Heritage Line Herbs - From Tobacco to Tarragon
Benner Farms is a family farm which had its’ beginnings in the 1920’s. Tobacco was the main crop grown in the sandy soil of this South Western Ontario farm. Other crops included corn, rye, wheat and soy beans. With the decline of tobacco in the 1990’s and early 2000’s, Tom and Deb made the decision to stop growing tobacco but not wanting to give up the family farm they searched for new crops to grow.
In 2002 they set forth on a new venture – growing herbs. Benner Farms became Heritage Line Herbs. The 30 varieties of herbs they started with grew to over 180 varieties and heirloom vegetable plants were added to the list a few years later. A store was opened in 2005, featuring local items, natural products, gourmet food, Fair Trade organic coffee and over 100 varieties of loose tea. Heritage Line Herbs added their own line as well – certified organic dried herbs and blends, all grown, harvested, dried and processed on their farm. They also make herb infused mustard, vinegar, tea, jelly and jam. The Silver Birch Tea Room was the next addition to their growing agri-tourism business. The Tea Room offers a full menu, featuring local produce and their herbs. Enjoy a homemade lunch in the gardens with a scenic waterfall & themed gardens enjoying the sounds of nature.

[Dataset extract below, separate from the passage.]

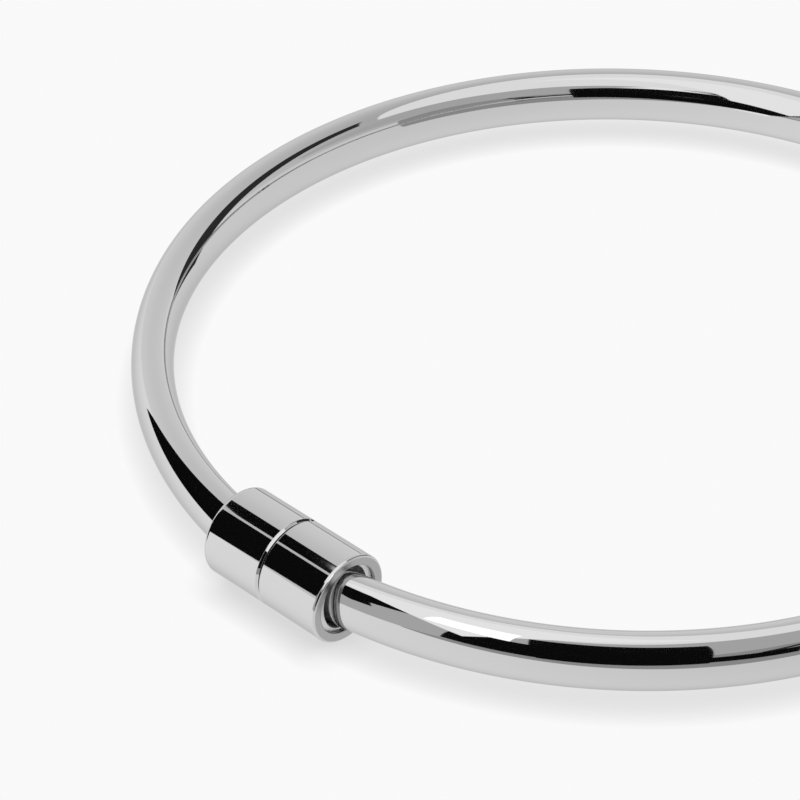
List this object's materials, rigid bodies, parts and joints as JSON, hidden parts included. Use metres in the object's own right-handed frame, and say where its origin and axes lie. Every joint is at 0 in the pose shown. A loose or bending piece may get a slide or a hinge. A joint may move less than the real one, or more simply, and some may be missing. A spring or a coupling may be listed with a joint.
{
  "type": "bangle bracelet",
  "caption": "Slim polished hinged bangle of oval wire that closes with a round screw barrel clasp.",
  "frame": {"origin": "centre of the hoop, half way up its wire", "axes": "+Z is the hoop's axis. The barrel clasp is at -Y, its axis along X, with the turning nut on the +X side. The hinge is at +Y."},
  "size_m": [0.0646, 0.0661, 0.0058],
  "materials": {
    "polished_wire": "mirror polished",
    "turned_clasp": "turned and mirror polished",
    "clasp_works": "fine turned, not polished",
    "hinge_metal": "mirror polished"
  },
  "bodies": {
    "fixed_half": {"fixed_arm": "polished_wire", "hinge_fork": "hinge_metal", "hinge_pin": "hinge_metal", "clasp_collar": "turned_clasp", "threaded_stud": "clasp_works"},
    "swing_half": {"swing_arm": "polished_wire", "hinge_tongue": "hinge_metal", "end_button": "clasp_works", "locating_pin": "clasp_works"},
    "guide": {"guide_ring": "clasp_works"},
    "nut": {"clasp_nut": "turned_clasp"}
  },
  "joints": [
    {"name": "hinge_swing", "type": "hinge", "parent": "fixed_half", "child": "swing_half", "pos_m": [0, 0.0309, 0], "axis": [0, 0, 1], "range_deg": [0, 80]},
    {"name": "nut_travel", "type": "slide", "parent": "swing_half", "child": "guide", "axis": [1, 0, 0], "range_m": [0, 0.002]},
    {"name": "nut_turn", "type": "hinge", "parent": "guide", "child": "nut", "pos_m": [0, -0.03053, 0], "axis": [1, 0, 0], "range_deg": [0, 1440]}
  ],
  "couplings": [
    {"joint": "nut_turn", "follows": "nut_travel", "rad_per_m": 12566}
  ]
}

Tobacco farming was the major industry in Bayham Township earning good profits and employing many people for many years. The tobacco transition has been a difficult one for both owner, employees, businesses and municipalities. Many of our tobacco farmers retired and the next generation left. Some, like the Benners, have transitioned to other endeavours. For the Benner family, the transition from tobacco to herbs has been a challenging yet enjoyable adventure. The opportunity to learn new skills, meet new people and work together again as a family brought new life to their family farm.
The quilt block, “Sunbeam”, portrays their optimistic attitude! and utilized the colours of choice – blue sky, yellow sun, golden tobacco, green for herbs and the red for the old tobacco kilns . Fitting indeed that the quilt block hangs on the old tobacco kiln.